Other than converting the CheckWin if statements into one long unreadable line. Though that would make it faster to type, and less readability.
It's nicely done for a simple game of tic tac toe.

Though I'm all about code shortening so we could make this:

Turing:

if CheckWin = 1 then             cls             DrawWord (maxx div 2, maxy div 2, black, "Player " + intstr (CheckWin) + " won!")             exit         elsif CheckWin = 2 then             cls             DrawWord (maxx div 2, maxy div 2, black, "Player " + intstr (CheckWin) + " won!")             exit end if

Into this:

Turing:

if CheckWin = 1 | CheckWin = 2 then             cls             DrawWord (maxx div 2, maxy div 2, black, "Player " + intstr (CheckWin) + " won!")             exit end if

| can be replaced with or by the way.

[DemonWasp]

In InitBoard:
- Be aware that lower ( board ) and upper ( board ) will return only the length of the first dimension. While this code will work for square arrays (which is all you need), it won't work for anything non-square.


In CheckForWin:
- You don't need to check for both players, you just need to check that the parts of the array have the same value. If you compare (1,1) to (2,2) and find them to be equal and that (2,2) = (3,3), then you know that someone has won. You can then just use the value of any one of those squares to see who won.
- You could also use for loops over the array to shorten the amount of code you'd have to write.


In DrawWord:
- With frequently-used resources like fonts, it's probably best to create them once, cache them, then free them only when you're really done with them. Right now, every time you DrawWord, Turing has to load the requested font before it can draw.


Not bad though.

[A.J]

Good job, metachief

Well, I would suggest that you store the tic tac toe board in a one dimensional array instead of a two dimensional array.

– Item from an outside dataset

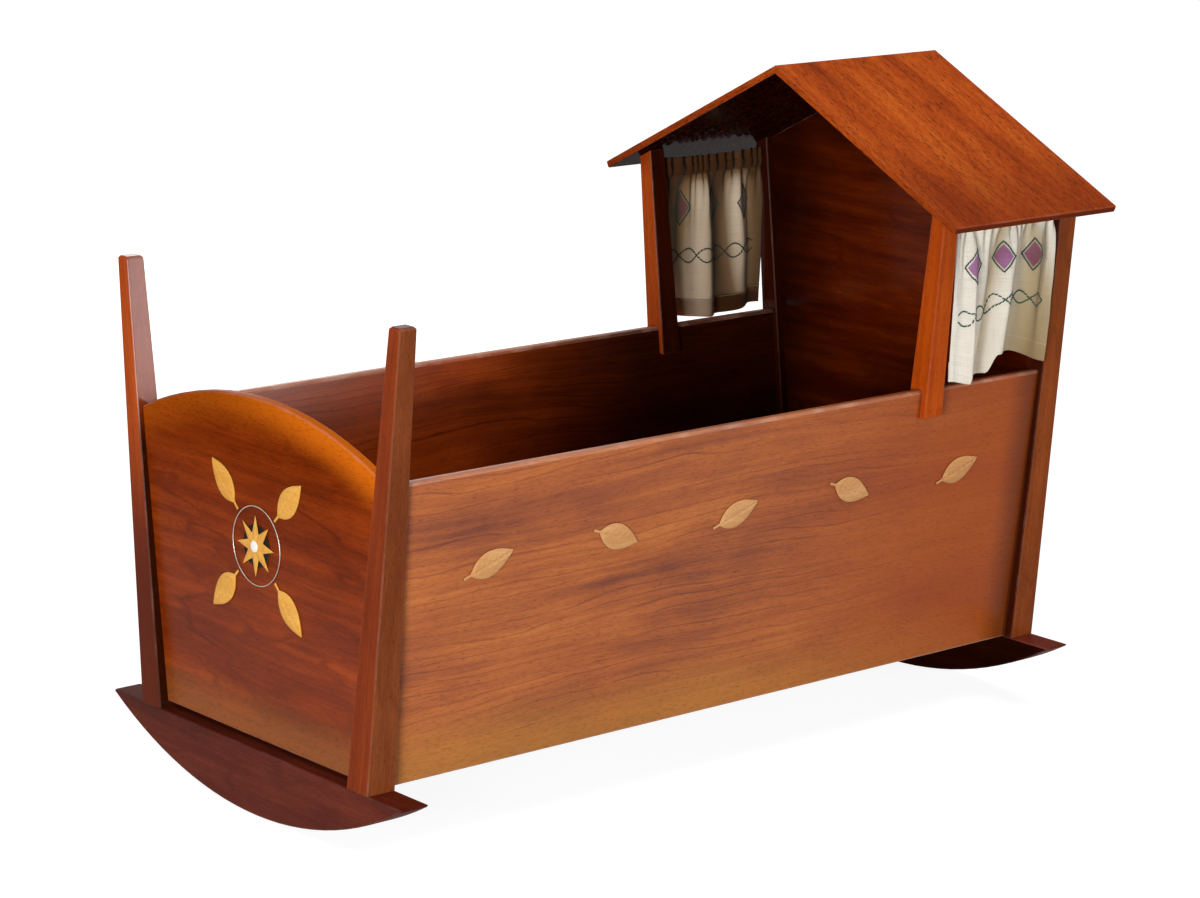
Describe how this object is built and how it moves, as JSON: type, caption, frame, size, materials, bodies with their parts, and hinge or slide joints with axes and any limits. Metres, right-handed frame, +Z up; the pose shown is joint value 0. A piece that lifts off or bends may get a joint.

So, for example, the position (1, 1). would become 1, and the position (1, 2) would become 2, etc...
(something like this:
____________
| 1 | 2 | 3 |
| 4 | 5 | 6 |
| 7 | 8 | 9 |
____________

Using a simple hashing function to hash coordinates on the board to a single integer would be pretty easy (for example, in this case, given x and y, (x, y) on the board is y + 3*(x-1)). And, this can make it easier to work with.